Making It Known That Latinos Have an Education ‘Ally and Partner’

Whether working to improve nonprofit organizations or directing the Obama campaign in Texas, Juan Sepúlveda has learned the importance of what he calls “crowdsourcing,” or encouraging widespread input from diverse participants to develop better public policy.

 

“The more people you get involved, the more unique ideas you’ll receive,” he says.

 

Now Sepúlveda brings those ideas to Washington, D.C., in his new job as executive director of the White House Initiative on Educational Excellence for Hispanic Americans. Headquartered at the U.S. Education Department, the initiative is a high-profile perch through which Hispanic-serving colleges and Latino education leaders can provide input on issues from preschool through higher education.

 

Sepúlveda, 46, joined the department after directing President Barack Obama’s campaign in Texas in 2008. From 1995 through 2008, he was the founding president of The Common Enterprise, created by the Rockefeller Foundation as a full-service management consulting firm to help improve the operations of nonprofit organizations.

 

In his work for the previous 13 years, Sepúlveda saw the value of developing new ways to encourage public input.
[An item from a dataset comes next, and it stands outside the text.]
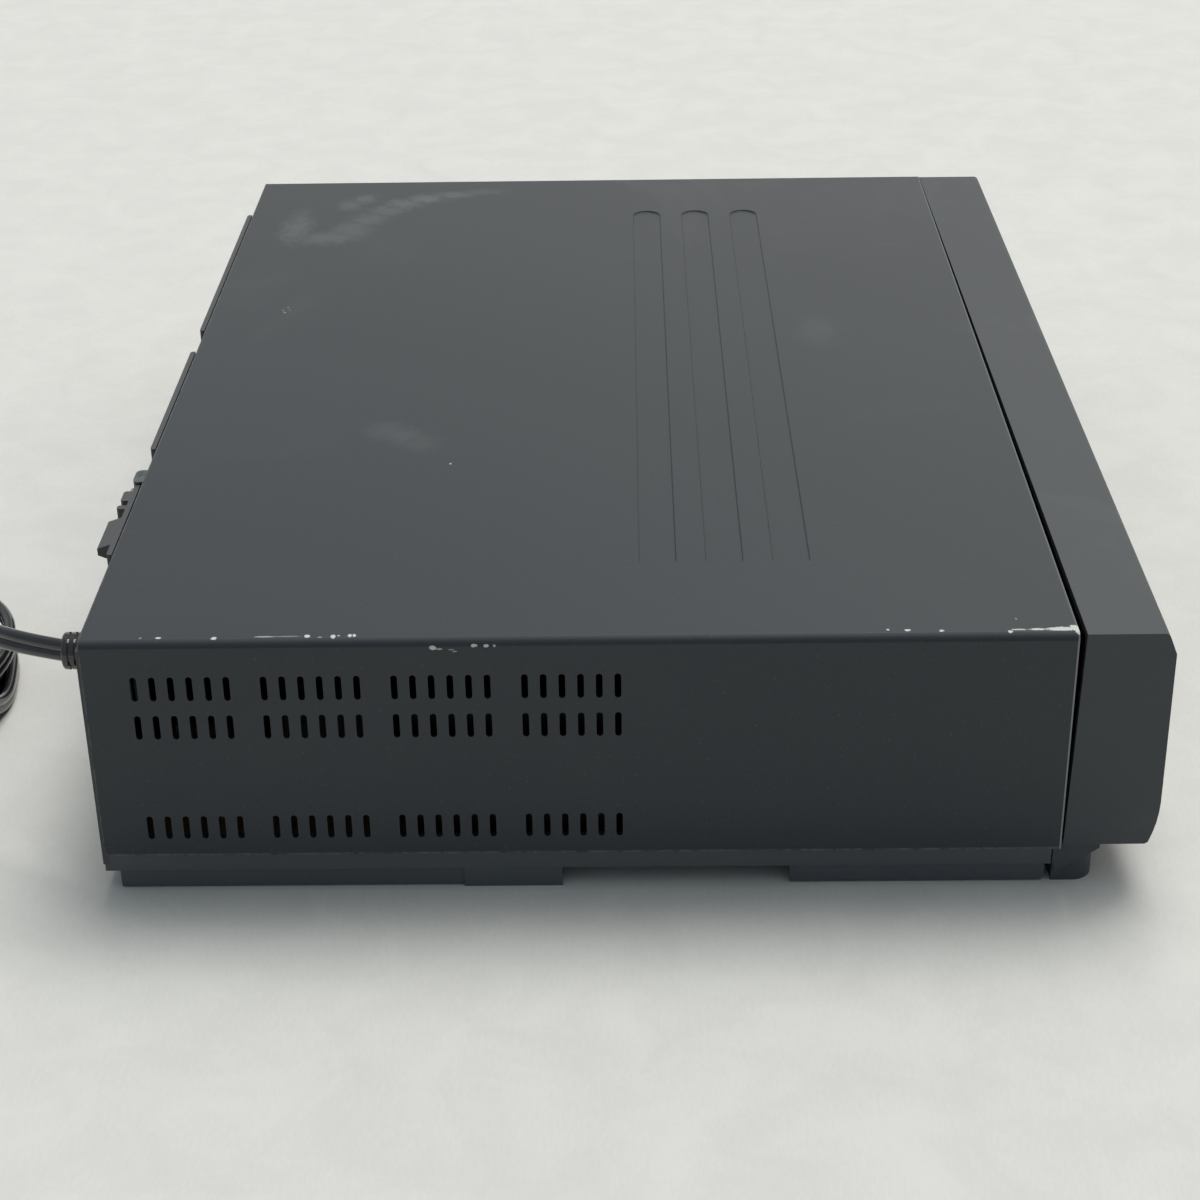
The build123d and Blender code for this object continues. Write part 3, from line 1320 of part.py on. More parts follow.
def make_cord_bushing():
    """Ribbed strain relief clipped into the notch of the rear panel."""
    outer_y = panel_face_y + bushing_reach
    neck = bushing_radius - 1.15
    bushing = post_y(bushing_x, panel_face_y, outer_y, bushing_z, bushing_radius)
    bushing = fillet(bushing.edges().group_by(Axis.Y)[-1], 0.8)
    bushing += post_y(bushing_x, panel_inner_y - 3, panel_face_y + 0.1, bushing_z, neck)
    bushing += post_y(bushing_x, panel_inner_y - 3, panel_inner_y, bushing_z, bushing_radius)
    sleeve = Cone(neck, cord_radius + 0.8, bushing_taper)
    bushing += Pos(bushing_x, panel_inner_y - 3 - bushing_taper / 2, bushing_z) * Rot(90, 0, 0) * sleeve
    for index in range(2):
        y = panel_face_y + 1.4 + 2.0 * index
        rib = post_y(bushing_x, y, y + 0.9, bushing_z, bushing_radius + 1)
        bushing -= rib - post_y(bushing_x, y, y + 0.9, bushing_z, bushing_radius - 1)
    return bushing


def make_power_cord():
    """The mains cord from its bushing down to the coil."""
    points = list(cord_route[:-3]) + [cord_end]
    print("cord bends", [round(radius, 1) for radius in bend_radii(points)])
    return cord_tube(points) - make_cord_bushing()


def tail_stations():
    """The free end of the cord: it climbs over the ring and runs level into the plug."""
    stations = []
    climb = plug_thickness / 2 + cord_radius
    for index in range(8):
        angle = math.radians(-60 + 20 * index)
        z = coil_height - cord_radius + climb * min(index, 6) / 6
        stations.append((coil_centre[0] + tail_radius * math.cos(angle),
                         coil_centre[1] + tail_radius * math.sin(angle), z))
    return stations


def make_cord_coil():
    """The rest of the cord, wound up and lying on the table, as one ring with both ends."""
    x, y = coil_centre
    ring = tube(x, y, 0, coil_height, coil_outer, coil_inner)
    ring = fillet(ring.edges(), cord_radius - 0.1)
    lead = cord_tube([cord_end] + list(cord_route[-3:]))
    return ring + lead + cord_tube(tail_stations())


def make_power_plug():
    """Flat two-pin plug lying on the coil."""
    before, (x, y, z) = tail_stations()[-2:]
    heading = math.degrees(math.atan2(y - before[1], x - before[0]))
    boot = Pos(5, 0, 0) * Rot(0, 90, 0) * Cylinder(cord_radius + 0.8, 10)
    body = Pos(10 + plug_length / 2, 0, 0) * Box(plug_length, plug_width, plug_thickness)
    body = fillet(body.edges().filter_by(Axis.Z), 5.0)
    body = fillet(body.edges().group_by(Axis.Z)[-1] + body.edges().group_by(Axis.Z)[0], 2.5)
    plug = boot + body
    for side in (-1, 1):
        plug += Pos(10 + plug_length + plug_pin_length / 2 - 0.5, side * 6.35, 0) * Box(plug_pin_length + 1, 1.5, 6.3)
    return Pos(x, y, z) * Rot(0, 0, heading) * plug


# ------------------------------------------------------------------ output
nodes = {
    "base_chassis": make_base_chassis(),
    "bottom_plate": make_bottom_plate(),
    "top_cover": make_top_cover(),
    "front_bezel": make_front_bezel(),
    "rear_panel": make_rear_panel(),
    "cover_screws": Compound(children=make_cover_screws()),
    "chassis_screws": Compound(children=make_chassis_screws()),
    "cassette_flap": make_cassette_flap(),
    "flap_spring": make_flap_spring(),
    "display_window": make_display_window(),
    "display_panel": make_display_panel(),
    "front_board": make_front_board(),
    "front_board_parts": Compound(children=make_front_board_parts()),
    "channel_rocker": make_channel_rocker(),
    "main_board": make_main_board(),
    "board_chips": Compound(children=make_board_chips()),
    "ribbon_cable": make_ribbon_cable(),
    "tuner_module": make_tuner_module(),
    "channel_switch": make_channel_switch(),
    "av_jacks": make_av_jacks(),
    "power_board": make_power_board(),
    "power_transformer": Compound(children=make_power_transformer()),
    "filter_capacitors": Compound(children=make_supply_capacitors()),
    "power_heatsink": make_power_heatsink(),
    "mains_fuse": make_mains_fuse(),
    "deck_plate": make_deck_plate(),
    "lower_drum": make_lower_drum(),
    "upper_drum": make_upper_drum(),
    "capstan_housing": make_capstan_housing(),
    "capstan": make_capstan(),
    "capstan_motor_board": make_capstan_motor_board(),
    "pinch_arm": make_pinch_arm(),
    "pinch_roller": make_pinch_roller(),
    "supply_reel": make_reel(-reel_x),
    "takeup_reel": make_reel(reel_x),
    "clutch_pulley": make_clutch_pulley(),
    "idler_arm": make_idler_arm(),
    "idler_wheel": make_idler_wheel(),
    "reel_belt": make_reel_belt(),
    "cam_gear": make_cam_gear(),
    "loading_gear": make_loading_gear(),
    "loading_motor": make_loading_motor(),
    "supply_guide": make_guide(-1),
    "takeup_guide": make_guide(1),
    "tape_heads": Compound(children=make_tape_heads()),
    "tension_arm": make_tension_arm(),
    "carriage_frame": make_carriage_frame(),
    "carriage_slider": make_carriage_slider(),
    "cassette_carriage": make_cassette_carriage(),
    "cord_bushing": make_cord_bushing(),
    "power_cord": make_power_cord(),
    "cord_coil": make_cord_coil(),
    "power_plug": make_power_plug(),
}
for name, x, z, width, height in button_layout:
    nodes[name] = make_button(x, z, width, height)

os.makedirs("parts", exist_ok=True)
for name, shape in nodes.items():
    export_step(shape, os.path.join("parts", name + ".step"))
    size = shape.bounding_box().size
    print(name, "solids", len(shape.solids()), "size", round(size.X, 1), round(size.Y, 1), round(size.Z, 1))
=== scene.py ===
"""Finishes, small trim, mains cord, light and camera for the video cassette recorder.

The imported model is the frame: every node keeps its place and shape, gets a procedural finish, and the
pieces made here ride on its bodies. Lengths are in metres.
"""
from __future__ import annotations

import json
import logging
import math
from dataclasses import dataclass
from enum import Enum
from typing import Callable, Sequence

import bmesh
import bpy
from mathutils import Matrix, Vector

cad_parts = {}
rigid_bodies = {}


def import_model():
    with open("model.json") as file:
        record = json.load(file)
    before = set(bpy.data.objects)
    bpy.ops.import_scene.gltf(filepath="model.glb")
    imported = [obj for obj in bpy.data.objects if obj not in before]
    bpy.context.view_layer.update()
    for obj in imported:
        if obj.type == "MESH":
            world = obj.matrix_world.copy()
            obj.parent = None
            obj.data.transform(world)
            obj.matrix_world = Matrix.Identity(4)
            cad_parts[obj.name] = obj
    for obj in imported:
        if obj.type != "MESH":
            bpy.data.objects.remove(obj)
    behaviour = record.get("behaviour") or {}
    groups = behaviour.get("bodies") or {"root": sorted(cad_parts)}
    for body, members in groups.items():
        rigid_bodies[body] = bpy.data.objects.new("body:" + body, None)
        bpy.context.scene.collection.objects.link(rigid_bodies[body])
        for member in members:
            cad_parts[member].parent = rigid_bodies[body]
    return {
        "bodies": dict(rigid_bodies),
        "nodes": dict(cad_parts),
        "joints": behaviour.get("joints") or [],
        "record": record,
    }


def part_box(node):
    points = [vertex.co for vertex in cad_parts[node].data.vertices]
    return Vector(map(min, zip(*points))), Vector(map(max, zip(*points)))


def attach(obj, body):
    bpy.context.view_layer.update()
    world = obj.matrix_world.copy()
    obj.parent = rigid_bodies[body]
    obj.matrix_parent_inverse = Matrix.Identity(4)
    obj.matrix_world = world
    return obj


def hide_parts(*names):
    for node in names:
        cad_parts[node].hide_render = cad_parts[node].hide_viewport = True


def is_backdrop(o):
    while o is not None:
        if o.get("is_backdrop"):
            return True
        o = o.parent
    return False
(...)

He has continued that with the White House initiative, embarking on visits this summer and fall to 18 states and Puerto Rico.

 

“A lot of people in education day in and day out didn’t know we existed,” he tells Diverse, even though this White House initiative dates to 1990. Too often, he says, “people assumed it was a new project.”

 

While longtime HSIs are familiar with the White House initiative, some new HSIs as well as K-12 urban school superintendents had little knowledge of the office.

 

“We realized we needed to create a network,” he says. “Our message to them is that you have an ally and a partner.”

 

Sepúlveda has conducted listening sessions in diverse settings, often at a community college but sometimes at a large K-12 school district. Rather than delivering a long speech, he encourages input using the “Kiva” process developed by Native Americans to promote analysis and reflection through structured group activities. Up to 300 people have attended these forums, and he says the sessions also help participants make new contacts within their communities. As a result, such “crowdsourcing” produces a win-win situation for the White House initiative as well as states and localities.

 

“We wanted these opportunities for input to be stronger than those that had been done in the past,” he says.

 

While Sepúlveda says his “first goal” is to introduce the initiative to a broader audience, other activities are also underway. He is assembling a staff of approximately 12 to conduct initiative activities. Also, since many HSIs want greater access to public funds across other government agencies, he says he hopes to obtain “chunks” of time from officials in other federal departments outside education. One particular goal is to link more closely with the Labor Department and its job-training programs.

 

He says interagency cooperation is essential to help Hispanic-serving colleges gain greater visibility across federal programs.

 

“We can’t stay in silos,” he says.

 

The White House Hispanic initiative also is unique in its focus on all aspects of education. While there are separate White House initiatives for historically Black colleges and tribal colleges, those organizations focus only on higher education. By comparison, the Hispanic initiative also encompasses preschool and K-12 programming.

 

“We’re going to have to be smart and strategic,” he says. “We can’t take on everything.”

 

Sepúlveda will use input from the listening sessions to help set an agenda and a formal executive order for the initiative’s work. At the same time, he wants to carve out a specific role for Hispanic-serving colleges. These college presidents will have representation on the advisory commission that helps oversee the initiative. But he also hopes to organize a council of college presidents to focus specifically on the needs of HSIs. His staff also is compiling information on programs across the federal government that may be of particular value to these colleges.

 

From the listening sessions and the initiative’s other work, Sepúlveda says he hopes to create a nationwide network of individuals and groups focused on Latinos’ education. In some cases, these links will grow on their own without federal involvement. But the initiative will play a significant role as a convener.

 

“Too often people are isolated from each other,” he says. “We will be a hub for bringing them together.”